In December 2015, Belgian Bishop Johan Bonny suggested that the Church should develop “formal recognition” for same-sex relationships in which “exclusivity, loyalty, and care are central to each other.”

Here in the US, the massacre at the Pulse nightclub in Orlando put the divergence of Catholic leaders’ opinions on the front burner. The US Conference of Catholic Bishops, and most diocesan statements, addressed issues of violence, gun safety, and terrorism, but most refused to acknowledge that the LGBTQ community had been targeted. However, a handful of them issued statements that specifically offered condolences and solace to the LGBTQ community. St. Petersburg, FL Bishop Robert Lynch went even farther, reflecting, “sadly it is religion, including our own, which targets, mostly verbally, and also often breeds contempt for gays, lesbians and transgender people. Attacks today on LGBT men and women often plant the seed of contempt, then hatred, which can ultimately lead to violence.” This statement, applauded by LGBTQ people and many others, brought a swift rebuke from Miami Archbishop (and Lynch’s metropolitan), saying that Lynch “should have known better” and implying he made “truth another casualty in the aftermath of this lone-wolf terrorist attack.”

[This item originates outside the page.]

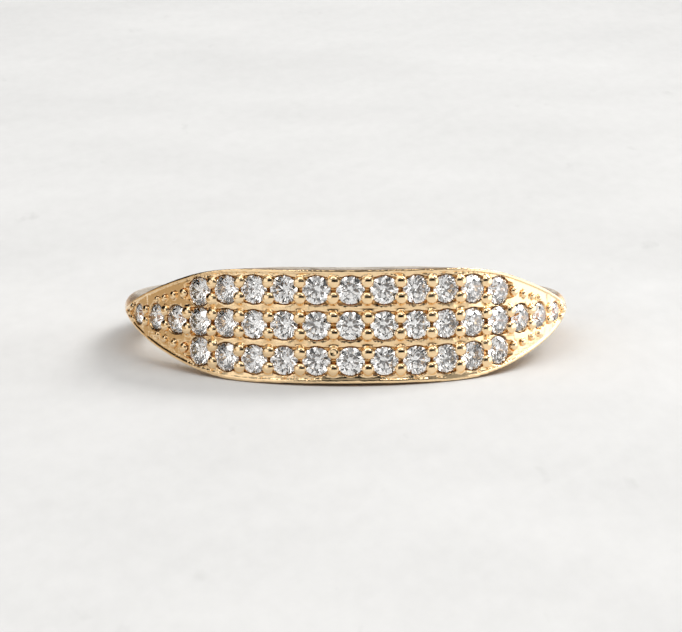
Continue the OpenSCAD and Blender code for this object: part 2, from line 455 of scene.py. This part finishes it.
# The opening round a stone, from its girdle outwards: metal from inside the girdle moves out to the
# bevel's inner edge. Then the bevel's outer edge and drop, and the depths where the opening comes in
OPEN_FROM = -0.05 * MM
BEVEL_INNER = 0.025 * MM
BEVEL_OUTER = 0.07 * MM
BEVEL_DROP = 0.03 * MM
OPEN_DEPTHS = (-0.17 * MM, -0.12 * MM)


def cut_scallops(surface, stones):
    """Opens the bars and borders round each stone, with a narrow bevel down to it."""
    for angle, height, radius in stones.values():
        rows, spots = surface.near(angle, height, reach=1.3 * radius)
        flat = np.hypot(spots[:, 0], spots[:, 1])
        before, inner, outer = radius + OPEN_FROM, radius + BEVEL_INNER, radius + BEVEL_OUTER
        opened = inner + (flat - before) * (outer - inner) / (outer - before)
        hold = smooth_step(*OPEN_DEPTHS, spots[:, 2])
        hold *= ~surface.on_bead[rows] & (flat > radius / 2) & (flat < outer)
        spots[:, :2] *= (1 + hold * (opened / flat - 1))[:, None]
        spots[:, 2] -= hold * BEVEL_DROP * (outer - opened) / (outer - inner)
        surface.put(rows, angle, height, spots)


# The fill past the rows' ends: the angles where it comes in, the depths under the outside circle where it
# ends, the depth it is filled up to, and how far it keeps from the face's edge and from a stone's girdle
FILL_ANGLES = (math.radians(44), math.radians(46.5))
FILL_DEPTHS = (0.5 * MM, 0.42 * MM)
FILL_LEVEL = 0.055 * MM
FILL_OFF_EDGE = (0.02 * MM, 0.1 * MM)
FILL_OFF_STONE = (0.03 * MM, 0.08 * MM)


def fill_ends(surface, stones):
    """Raises the face's ground past the outer rows' last stones, to a plain field with small beads."""
    turn = np.abs(surface.angle)
    drop = OUTER_R - surface.radius
    past = smooth_step(*FILL_ANGLES, turn)
    lift = past * smooth_step(*FILL_DEPTHS, drop) * np.maximum(drop - FILL_LEVEL, 0)
    lift[surface.on_bead] = 0
    half_face = TAPER_HALF - TAPER_FALL * np.sin(turn - TAPER_ANGLE)
    edge, full = half_face - FILL_OFF_EDGE[0], half_face - FILL_OFF_EDGE[1]
    lift *= smooth_step(edge, full, np.abs(surface.height))
    for angle, height, radius in stones.values():
        rows, spots = surface.near(angle, height, reach=1.5 * radius)
        flat = np.hypot(spots[:, 0], spots[:, 1])
        lift[rows] *= smooth_step(radius + FILL_OFF_STONE[0], radius + FILL_OFF_STONE[1], flat)
    surface.radius += lift


# The thickened foot of the lower rim: its drop, and the heights, angles and radii where it comes in
FOOT_DROP = 0.08 * MM
FOOT_HEIGHTS = (-2.1 * MM, -2.42 * MM)
FOOT_ANGLES = (math.radians(52), math.radians(26))
FOOT_RADII = (OUTER_R - 1.5 * MM, OUTER_R - 0.3 * MM)


def spread_foot(surface):
    """Thickens the lower rim towards the tabletop, where the photograph shows hardly a gap under it."""
    foot = smooth_step(*FOOT_HEIGHTS, surface.height)
    foot *= smooth_step(*FOOT_ANGLES, np.abs(surface.angle))
    foot *= smooth_step(*FOOT_RADII, surface.radius)
    surface.height -= foot * FOOT_DROP


# The gap left between a stone and the metal that is pushed out of it
STONE_GAP = 0.006 * MM


def clear_stones(surface, stones):
    """Pushes metal that now reaches into a stone up off its crown, or away from its lower part."""
    for angle, height, radius in stones.values():
        rows, spots = surface.near(angle, height, reach=1.1 * radius)
        flat = np.hypot(spots[:, 0], spots[:, 1])
        above = spots[:, 2] + GIRDLE_DROP
        crown = np.minimum(radius - flat, CROWN_WIDTH * radius) * CROWN_SLOPE + STONE_GAP
        push_up = (above >= 0) & (above < crown) & (flat < radius)
        spots[push_up, 2] += (crown - above)[push_up]
        below = np.maximum(-above - GIRDLE_HEIGHT * radius, 0)
        edge = radius + STONE_GAP - below / PAVILION_SLOPE
        push_out = (above < 0) & (flat < edge) & (flat > 0)
        spots[push_out, :2] *= (edge / np.maximum(flat, STONE_GAP))[push_out, None]
        surface.put(rows, angle, height, spots)


# The dressed band's mesh: its voxels, the triangles that are left, and the angle that stays a sharp edge
VOXEL = 0.034 * MM
BAND_TRIANGLES = 190000
SHARP_ANGLE = math.radians(38)


def dress_band():
    """The band with softened edges, uneven beads and scalloped bars, from a copy of the CAD band."""
    piece = bpy.data.objects.new("band_metal", frame["nodes"]["band"].data.copy())
    bpy.context.scene.collection.objects.link(piece)
    select_only(piece)
    bpy.ops.object.mode_set(mode="EDIT")
    bpy.ops.mesh.select_all(action="SELECT")
    bpy.ops.mesh.remove_doubles(threshold=1e-8)
    bpy.ops.object.mode_set(mode="OBJECT")
    stones = stone_places()
    beads = bead_places(stones)
    raise_beads(piece, beads)
    apply_modifier(piece, "REMESH", mode="VOXEL", voxel_size=VOXEL)

    surface = RingSurface(read_points(piece))
    mark_beads(surface, beads)
    sink_fields(surface, stones)
    cut_scallops(surface, stones)
    fill_ends(surface, stones)
    spread_foot(surface)
    write_points(piece, surface.points())

    apply_modifier(piece, "SMOOTH", factor=0.5, iterations=2)
    triangles = 2 * len(piece.data.polygons)
    apply_modifier(piece, "DECIMATE", ratio=BAND_TRIANGLES / triangles)
    surface = RingSurface(read_points(piece))
    clear_stones(surface, stones)
    write_points(piece, surface.points())
    bpy.ops.object.shade_smooth_by_angle(angle=SHARP_ANGLE)
    apply_modifier(piece, "WEIGHTED_NORMAL", keep_sharp=True)
    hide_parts("band")
    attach(piece, "root")
    return piece


gold = polished_gold()
stone = clear_stone()
for node_name, node in frame["nodes"].items():
    set_material(node, stone if node_name.startswith("stone") else gold)
set_material(dress_band(), gold)

# Floor
deselect_all()
bpy.ops.mesh.primitive_plane_add(size=4, location=(0, 0, 0))
floor = bpy.context.object
floor.name = "tabletop"
set_material(floor, pale_tabletop())


def add_card(name, azimuth, height_deg, distance, size, colour, strength):
    """A lit or dark card that faces the ring, in degrees and metres. Azimuth 0 is in front, 90 right."""
    a = math.radians(azimuth)
    e = math.radians(height_deg)
    away = Vector((math.sin(a) * math.cos(e), -math.cos(a) * math.cos(e), math.sin(e)))
    deselect_all()
    bpy.ops.mesh.primitive_plane_add(size=1, location=away * distance)
    card = bpy.context.object
    card.name = name
    card.rotation_euler = away.to_track_quat("Z", "Y").to_euler()
    card.scale = (size[0], size[1], 1)
    card.visible_camera = False
    set_material(card, glowing_card(name, colour, strength))
    return card


def hide_from(card, *rays):
    """Keeps a card from being met by rays of these kinds."""
    for ray in rays:
        setattr(card, "visible_" + ray, False)


DAYLIGHT = (1.0, 0.98, 0.95)
LAMPLIGHT = (1.0, 0.96, 0.91)
DARK = (0.02, 0.02, 0.02)
NEAR_DISTANCE = 16.5 * MM

# Light: a soft window behind on the right and a bright ceiling
add_card("window", 122, 42, 0.7, (0.32, 0.32), DAYLIGHT, 10.5)
add_card("ceiling", 0, 80, 0.8, (0.8, 0.6), (1.0, 0.99, 0.97), 1.6)

# Softer light from in front. The metal mirrors a smaller, brighter card in place of each of the two
for name, azimuth, strength in (("right_fill", 48, 4.2), ("left_fill", -45, 3.0)):
    fill = add_card(name, azimuth, 50, 0.7, (0.45, 0.3), LAMPLIGHT, strength)
    hide_from(fill, "glossy")
    shine = add_card(name + "_shine", azimuth, 50, 0.7, (0.15, 0.12), LAMPLIGHT, 1.8 * strength)
    hide_from(shine, "diffuse", "transmission", "shadow")

# Walls of a dim room
add_card("left_wall", -62, 17, 0.6, (0.75, 0.34), (1.0, 0.98, 0.96), 1.1)
add_card("right_wall", 108, 10, 0.6, (1.0, 0.2), (1.0, 0.99, 0.98), 1.6)

# Things close beside the ring, which are seen only where its metal mirrors them
near_cards = (
    ("left_low", -95, 6, (0.03, 0.0034), (1.0, 0.8, 0.55), 0.5),
    ("left_dark", -95, 28, (0.02, 0.0095), DARK, 0.0),
    ("right_low", 95, 10, (0.03, 0.0056), (1.0, 1.0, 1.0), 2.0),
)
for name, azimuth, height_deg, size, colour, strength in near_cards:
    near_card = add_card(name, azimuth, height_deg, NEAR_DISTANCE, size, colour, strength)
    hide_from(near_card, "shadow", "diffuse", "transmission")

# In front, as the face mirrors it: the table's far part glows, and the room above it is dark
for number, azimuth in enumerate((-3, 32), start=1):
    glow = add_card("table_glow_%d" % number, azimuth, 4, 0.33, (0.24, 0.046), DAYLIGHT, 0.9)
    hide_from(glow, "transmission")
    dark = add_card("dark_strip_%d" % number, azimuth, 17, 0.35, (0.25, 0.205), DARK, 0.0)
    hide_from(dark, "shadow", "diffuse")

world = bpy.data.worlds.new("soft_room")
bpy.context.scene.world = world
world.use_nodes = True
room_light = {"Color": (0.98, 0.985, 0.98, 1), "Strength": 0.33}
Nodes(world.node_tree).finish("Background", room_light, output="OutputWorld")

# Camera
towards = TO_RING.transposed() @ Vector((
    -math.sin(CAMERA_SIDE) * math.cos(CAMERA_HEIGHT),
    -math.cos(CAMERA_SIDE) * math.cos(CAMERA_HEIGHT),
    math.sin(CAMERA_HEIGHT),
))
bpy.ops.object.camera_add(location=RING_CENTRE + towards * CAMERA_DISTANCE)
camera = bpy.context.object
camera.name = "camera"
camera.rotation_euler = towards.to_track_quat("Z", "Y").to_euler()
camera.data.sensor_width = SENSOR_W
camera.data.lens = PIXELS_PER_FRONT_R * (CAMERA_DISTANCE / FRONT_R) / PHOTO_W * SENSOR_W
camera.data.shift_x = (PHOTO_W / 2 - RING_PIXEL[0]) / PHOTO_W
camera.data.shift_y = (RING_PIXEL[1] - PHOTO_H / 2) / PHOTO_W
camera.data.clip_start = 0.01
camera.data.clip_end = 20
bpy.context.scene.camera = camera

scene = bpy.context.scene
scene.view_settings.view_transform = "Standard"
scene.cycles.max_bounces = 16
scene.cycles.transmission_bounces = 14
scene.cycles.glossy_bounces = 8
scene.cycles.use_denoising = True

In early July, Archbishop Chaput of Philadelphia announced that he was banning those in same-sex partnerships from receiving Communion, as well as from serving as parish council members, lectors or Eucharistic ministers. That same week, San Diego Bishop Robert McElroy participated in a memorial for the Orlando victims sponsored by LGBT and Latino/a groups.

After nearly 30 years during which agreement with official Church teaching seemed monolithic among Catholic leadership, having these differences of opinion out in the open is a very hopeful sign. Now we can acknowledge that, just as there is diversity among lay Catholics in views of LGBTQ people, the same is true of those responsible for developing and implementing Church policy. While those willing to question current teaching and practice still represent a minority of Church leaders, their voices are being heard, and it is likely that others may join them in the months ahead. This could help shift the focus from the utterings of Pope Francis to a recognition that there is a community of leaders responsible for Catholic teaching and policy. And as more and more Catholics, grassroots and leadership alike, stand up for the civil and ecclesial rights of LGBTQ people and families, the cultural and political identity of Catholicism as firmly opposing gay and transgender rights will quickly crumble, further weakening efforts to maintain oppressive structures.

Pope Francis’ encouragement of honest dialogue about differences of opinion may well have more impact on the LGBTQ community, public policy, and global culture than anything else he has said or done to date. This could be an unintended, but very welcome, outcome of the “Francis effect.”